Private equity-owned Sedgwick Claims Management Services Inc, one of the largest U.S. providers of claims services, is exploring a sale that could value it at more than $2 billion, according to four people familiar with the matter.
Sedgwick, which was acquired by Stone Point Capital LLC and Hellman & Friedman LLC in 2010 for about $1.1 billion, has approached a small group of private equity buyers to gauge their interest, the people said on Friday.
Sedgwick has annual earnings before interest, taxes, depreciation and amortization of a little over $200 million, and its owners are seeking 12 times that amount in a sale, one of the people added.
The sources asked not be identified because the matter is confidential. Sedgwick and Hellman & Freidman declined to comment, while Stone Point did not respond to a request for comment.
Founded in 1969, Memphis, Tennessee-based Sedgwick is major provider of claims processing and productivity management services specializing in workers’ compensation, disability, automobile and professional liability, warranty and credit card claims services, and healthcare.
As a service provider to the insurance industry, Sedgwick has fairly stable earnings thanks to the high switching costs faced by customers, a stable cost structure and the lack of exposure to insurance underwriting risk, Moody’s Investors Service Inc said earlier this year.
Sedgwick last changed ownership in May 2010, when Stone Point and Hellman & Friedman, together with the company’s management, acquired it from Fidelity National Financial Inc , Thomas H. Lee Partners LP, Evercore Capital Partners and other minority shareholders.
The U.S. claims processing sector has seen a wave of private equity deals in the last two years as claims activity improves amid a modest economic recovery.
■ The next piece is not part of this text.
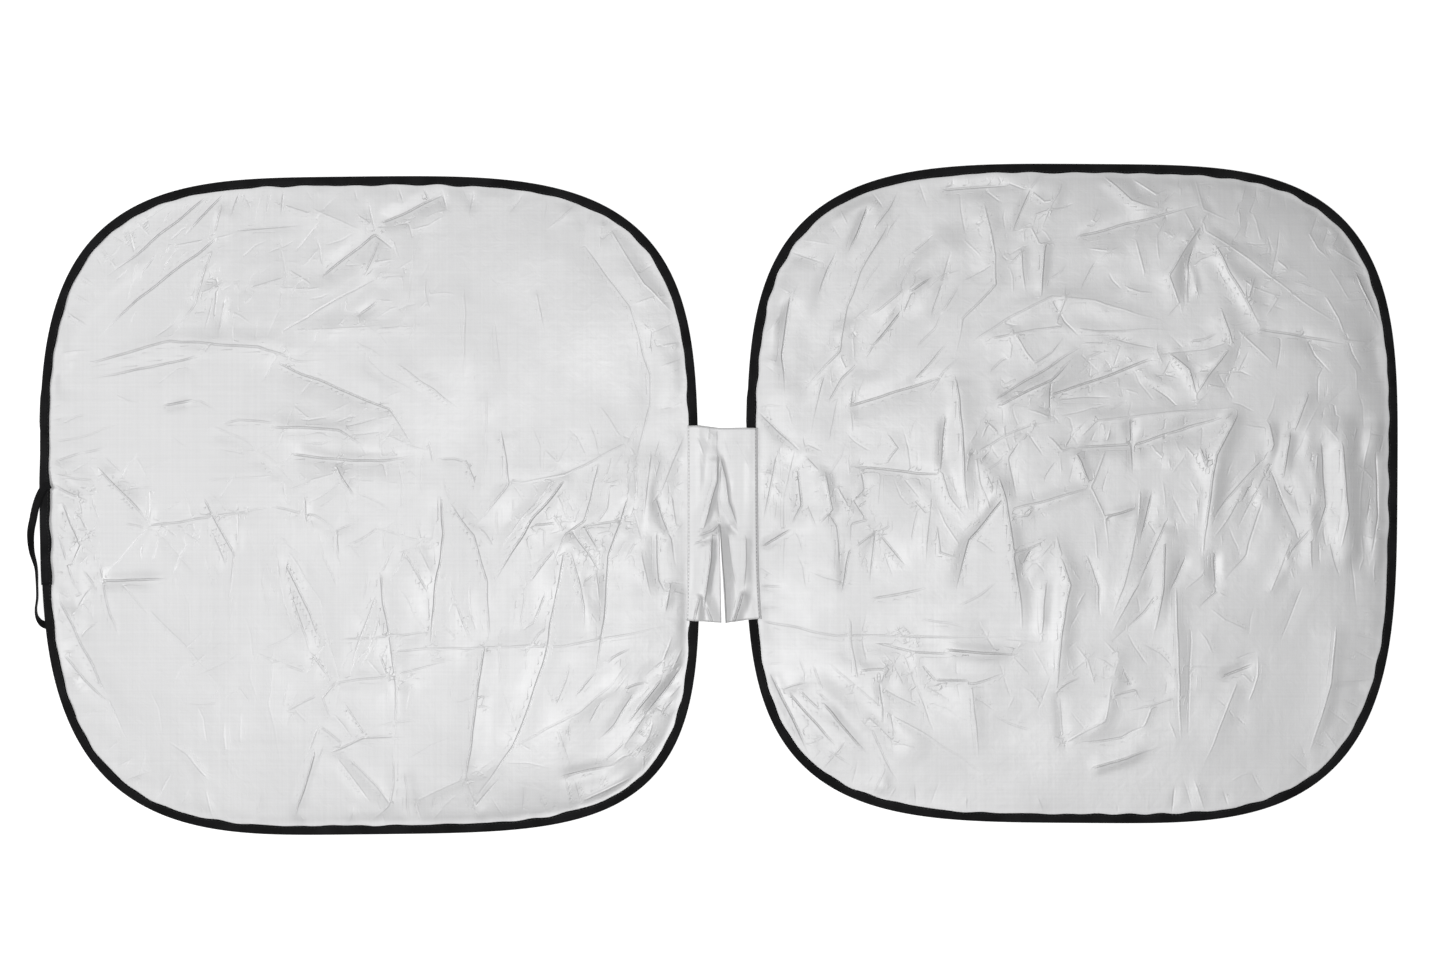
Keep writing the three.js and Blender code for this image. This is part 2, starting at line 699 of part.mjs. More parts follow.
// Gives a surface the cloth's thickness. Rim edges run with the surface's faces.
function doubledGeometry(surface, faces, rimEdges) {
  const lift = new THREE.Vector3(0, 0, clothThickness / 2);
  const count = surface.length;
  const corners = [
    ...surface.map((corner) => corner.clone().add(lift)),
    ...surface.map((corner) => corner.clone().sub(lift)),
  ];
  const all = [
    ...faces,
    ...faces.map(([a, b, c]) => [a + count, c + count, b + count]),
    ...rimEdges.flatMap(([a, b]) => [[b, a, a + count], [b, a + count, b + count]]),
  ];
  return solidGeometry(corners, all);
}

// Places along a line no further apart than a step, each with the direction across the line
function spacedAlong(line, step) {
  const places = [];
  for (let i = 0; i + 1 < line.length; i++) {
    const along = line[i + 1].clone().sub(line[i]);
    const parts = Math.ceil(along.length() / step);
    const side = new THREE.Vector2(-along.y, along.x).normalize();
    const last = i + 2 === line.length ? parts : parts - 1;
    for (let k = 0; k <= last; k++) {
      places.push({ place: line[i].clone().addScaledVector(along, k / parts), side });
    }
  }
  return places;
}

// Bridge: one ply of cloth over both bindings, sewn to each panel's hem and split from below by the slit
function bridgeGeometry(leftRim, rightRim) {
  const folds = bridgeFolds.map(({ rise, line }) => ({
    rise,
    line: line.map(([x, y]) => new THREE.Vector2(x, y)),
  }));
  const ply = clothThickness / 2;
  const overTape = (rim, along, inset, growth) => {
    const height = rimHeight(rim, along);
    if (inset > bindingWidth + 1) return height + ply + clearance + ply;
    if (inset > bindingWidth) return height + mouthHalf + tapeThickness + growth + clearance + 2 * ply;
    return height + tapeHalfHeight + growth + clearance + 2 * ply;
  };
  const insets = [bindingWidth + bridgeHem, bindingWidth + 1.5, bindingWidth + 0.25, wireInset + 1];
  const halfRow = (rim, isLeft, share, lip) => {
    const topY = isLeft ? bridgeTopLeftY : bridgeTopRightY;
    const bottomY = isLeft ? bridgeBottomLeftY : bridgeBottomRightY;
    const y = THREE.MathUtils.lerp(topY, bottomY, share);
    const along = rimAtHeight(rim, y, isLeft);
    const growth = isLeft ? 0 : lapGrowth;
    const row = [...insets, -growth - 1].map((inset) => {
      const { place } = rimPlace(rim, along, inset);
      return new THREE.Vector3(place.x, place.y, overTape(rim, along, inset, growth));
    });
    const last = row[row.length - 1];
    const middleY = THREE.MathUtils.lerp(bridgeTopMiddleY, bridgeBottomMiddleY, share);
    const rest = new THREE.Vector3(lip, middleY, bridgeRest);
    for (const part of [0.3, 0.62, 1]) {
      const point = last.clone().lerp(rest, part);
      point.z = THREE.MathUtils.lerp(last.z, bridgeRest, Math.sin((part * Math.PI) / 2));
      point.z += foldHeight(new THREE.Vector2(point.x, point.y), folds) * Math.min(1, part * 2);
      row.push(point);
    }
    return row;
  };
  const slitShare = (bridgeTopMiddleY - slitTopY) / (bridgeTopMiddleY - bridgeBottomMiddleY);
  const shares = [];
  const rowsAbove = Math.round(bridgeRows * slitShare);
  const rowsBelow = bridgeRows - rowsAbove;
  for (let k = 0; k < rowsAbove; k++) shares.push((slitShare * k) / rowsAbove);
  for (let k = 0; k <= rowsBelow; k++) shares.push(slitShare + ((1 - slitShare) * k) / rowsBelow);

  const surface = [];
  const leftRows = [];
  const rightRows = [];
  for (const [k, share] of shares.entries()) {
    const open = Math.max(0, (share - slitShare) / (1 - slitShare));
    const leftLip = open * slitBottomLeft;
    const rightLip = open * (slitBottomLeft + slitWidth);
    const left = halfRow(leftRim, true, share, leftLip);
    const right = halfRow(rightRim, false, share, rightLip);
    leftRows.push(left.map((corner) => surface.push(corner) - 1));
    const joined = k <= rowsAbove;
    if (joined) right.pop();
    const indices = right.map((corner) => surface.push(corner) - 1);
    rightRows.push(joined ? [...indices, leftRows[k][left.length - 1]] : indices);
  }
  const faces = [];
  const fill = (rows, isLeft) => {
    for (let k = 0; k + 1 < rows.length; k++) {
      for (let j = 0; j + 1 < rows[k].length; j++) {
        const a = rows[k][j];
        const b = rows[k + 1][j];
        const c = rows[k + 1][j + 1];
        const d = rows[k][j + 1];
        if (isLeft) faces.push([a, b, c], [a, c, d]);
        else faces.push([a, c, b], [a, d, c]);
      }
    }
  };
  fill(leftRows, true);
  fill(rightRows, false);
  return doubledGeometry(surface, faces, freeEdges(faces));
}

// Edges of a surface that only one face has
function freeEdges(faces) {
  const edges = new Map();
  for (const [a, b, c] of faces) {
    for (const [from, to] of [[a, b], [b, c], [c, a]]) {
      const back = `${to},${from}`;
      if (edges.has(back)) edges.delete(back);
      else edges.set(`${from},${to}`, [from, to]);
    }
  }
  return [...edges.values()];
}

// Closing loop: a flat elastic sewn over and under the lap, hanging in a loop beside the binding
function strapGeometry(rim) {
  const halfWidth = strapWidth / 2;
  const halfThickness = strapThickness / 2;
  const controls = strapRoute.map(({ out, y, roll, onTape = false, lift = 0 }) => {
    const along = rimAtHeight(rim, y, false);
    const { place } = rimPlace(rim, along, 0);
    const tapeTop = rimHeight(rim, along) + tapeHalfHeight + lapGrowth + clearance;
    const point = new THREE.Vector3(place.x - out, y, onTape ? tapeTop : lift);
    return { point, turn: THREE.MathUtils.degToRad(roll) };
  });
  const curve = new THREE.CatmullRomCurve3(controls.map(({ point }) => point), false, "centripetal");
  const corners = [[1, 1], [-1, 1], [-1, -1], [1, -1]];
  const sections = [];
  for (let k = 0; k <= strapSteps; k++) {
    const share = k / strapSteps;
    const at = share * (controls.length - 1);
    const low = Math.min(Math.floor(at), controls.length - 2);
    const turn = THREE.MathUtils.lerp(controls[low].turn, controls[low + 1].turn, at - low);
    const centre = curve.getPoint(share);
    centre.z = Math.max(0, centre.z) + halfWidth * Math.sin(turn) + halfThickness * Math.cos(turn);
    const along = curve.getTangent(share).setZ(0).normalize();
    const flat = new THREE.Vector3(along.y, -along.x, 0);
    const wide = new THREE.Vector3(0, 0, Math.sin(turn)).addScaledVector(flat, Math.cos(turn));
    const thick = wide.clone().cross(along);
    sections.push(corners.map(([w, t]) => {
      return centre.clone()
        .addScaledVector(wide, w * halfWidth)
        .addScaledVector(thick, t * halfThickness);
    }));
  }
  const outline = corners.map(([w, t]) => new THREE.Vector2(w, t));
  return sweptGeometry(sections, false, outline);
}

const silverCloth = new THREE.MeshStandardMaterial({ color: 0xd9dadc, roughness: 0.5, metalness: 0.4 });
const springSteel = new THREE.MeshStandardMaterial({ color: 0x8a8f96, roughness: 0.35, metalness: 0.9 });
const crimpSteel = new THREE.MeshStandardMaterial({ color: 0xa9adb3, roughness: 0.4, metalness: 0.9 });
const blackTape = new THREE.MeshStandardMaterial({ color: 0x141416, roughness: 0.85, metalness: 0 });
const blackElastic = new THREE.MeshStandardMaterial({ color: 0x0f0f11, roughness: 0.8, metalness: 0 });

const shade = new THREE.Group();

function addPiece(name, geometry, material) {
  const mesh = new THREE.Mesh(geometry, material);
  mesh.name = name;
  shade.add(mesh);
}

const leftRim = makeRim(leftPanel);
const rightRim = makeRim(rightPanel);
for (const [side, rim] of [["left", leftRim], ["right", rightRim]]) {
  const stations = rimStations(rim);
  addPiece(`${side}_panel_cloth`, clothGeometry(rim, stations), silverCloth);
  addPiece(`${side}_hoop_wire`, wireGeometry(rim, stations), springSteel);
  addPiece(`${side}_hoop_sleeve`, sleeveGeometry(rim), crimpSteel);
  addPiece(`${side}_binding`, bindingGeometry(rim, stations), blackTape);
}
addPiece("bridge_cloth", bridgeGeometry(leftRim, rightRim), silverCloth);
addPiece("closing_strap", strapGeometry(leftRim), blackElastic);

// The middle of the footprint becomes the origin.
const bounds = new THREE.Box3().setFromObject(shade);
const footprint = bounds.getCenter(new THREE.Vector3());
shade.position.set(-footprint.x, -footprint.y, -bounds.min.z);
shade.updateMatrixWorld(true);

export default shade;
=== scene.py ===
"""Folding windscreen shade: creased silver cloth on sprung hoops, sewn black tape, bridge and closing loop.

Sizes are in metres. The shade lies flat with its silver front up and its top edge towards +Y.
"""

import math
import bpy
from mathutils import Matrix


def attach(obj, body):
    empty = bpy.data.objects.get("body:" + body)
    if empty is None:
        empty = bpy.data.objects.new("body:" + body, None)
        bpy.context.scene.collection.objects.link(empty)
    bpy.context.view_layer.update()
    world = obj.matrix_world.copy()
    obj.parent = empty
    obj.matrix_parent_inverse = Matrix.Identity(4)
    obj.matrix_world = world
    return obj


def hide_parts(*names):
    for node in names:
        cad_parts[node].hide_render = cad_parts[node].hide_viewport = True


bl_info = {
    "name": "Folding windscreen shade",
    "version": (1, 0, 0),
    "blender": (4, 5, 0),
    "location": "View3D > Sidebar > Windscreen shade",
    "description": "Sews the cloth, tape, bridge and closing loop of a folding windscreen shade on its hoops",
    "category": "Object",
}

from dataclasses import dataclass

import bpy
import numpy as np
from bpy.props import FloatProperty, FloatVectorProperty, IntProperty, PointerProperty
from mathutils import Vector

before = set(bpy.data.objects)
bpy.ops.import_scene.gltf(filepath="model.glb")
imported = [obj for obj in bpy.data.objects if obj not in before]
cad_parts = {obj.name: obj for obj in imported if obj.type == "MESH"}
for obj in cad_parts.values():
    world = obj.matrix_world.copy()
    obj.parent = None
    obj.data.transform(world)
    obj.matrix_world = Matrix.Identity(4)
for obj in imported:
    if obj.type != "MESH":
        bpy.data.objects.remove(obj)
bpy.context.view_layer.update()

MM = 0.001
BODY = "root"

# The shade's own origin, where the bridge's centre line meets the photograph's middle height
ORIGIN_X = 7.1 * MM
ORIGIN_Y = 1.4 * MM

# What the camera looks down on, and the floor
VIEW_MIDDLE = (2.7 * MM + ORIGIN_X, 17.1 * MM + ORIGIN_Y)
SENSOR_WIDTH = 36
FLOOR_HALF = 14.0
FLOOR_UNDER = 0.2 * MM
WHITE = (1.0, 1.0, 1.0, 1.0)

# Hoop and tape, the same sizes as the solids have
CLEARANCE = 0.3 * MM
WIRE_RADIUS = 0.8 * MM
TAPE_WIDTH = 9.8 * MM
TAPE_THICKNESS = 0.7 * MM
TAPE_LAP = 109 * MM
TAPE_START_Y = 16 * MM
TAPE_RAMP = 27 * MM
TAPE_RAMP_CLEAR = 3 * MM
TAPE_NOSE_HALF = 0.35 * MM
SLEEVE_WALL = 0.5 * MM
SLEEVE_LENGTH = 28 * MM
SLEEVE_FROM_TAPE_START = 78 * MM
SLEEVE_TAPER = 8 * MM
CLOTH_THICKNESS = 0.4 * MM
STRAP_THICKNESS = 0.9 * MM
HEM_WIDTH = 4.5 * MM
RIM_SINKS_OVER = 110 * MM
RIM_LEVEL_BEFORE_SLEEVE = 10 * MM
RIM_LEVEL_AFTER_LAP = 55 * MM

CAVITY_HALF = WIRE_RADIUS + CLEARANCE + 0.05 * MM
SLEEVE_CAVITY_HALF = WIRE_RADIUS + CLEARANCE + SLEEVE_WALL + CLEARANCE + 0.1 * MM
WIRE_INSET = TAPE_THICKNESS + CAVITY_HALF
TAPE_HALF_HEIGHT = CAVITY_HALF + TAPE_THICKNESS
MOUTH_HALF = CLOTH_THICKNESS / 2 + CLEARANCE
LAP_GROWTH = TAPE_THICKNESS + CLEARANCE
CLOTH_EDGE_INSET = WIRE_INSET + WIRE_RADIUS + CLEARANCE + 1 * MM

# Section of the folded tape, and how its second layer and its puckers sit
TAPE_ROOT_INSET = WIRE_INSET + 0.55 * CAVITY_HALF
TAPE_FOLD_INSET = WIRE_INSET - 0.6 * CAVITY_HALF
TAPE_BULGE = 0.2 * MM
TAPE_LAP_SPREAD = 0.25
TAPE_NOSE_GROWTH = 0.1
TAPE_NOSE_WALL = 0.05 * MM
TAPE_LAP_SHOWS = 0.9
TAPE_PUCKER_LIFT = 0.8
SEAM_FROM_LIP = 1.7 * MM
SEAM_STEP = 6 * MM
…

In October, Apax Partners LLP agreed to buy One Call Care Management Inc, a medical cost containment services company, and Align Networks Inc, a provider of workers’ compensation physical medicine programs, to merge the two in a deal approaching $3 billion.
This followed KKR & Co LP’s $1.1 billion acquisition of car and property claims software company Mitchell International Inc, which was announced in September.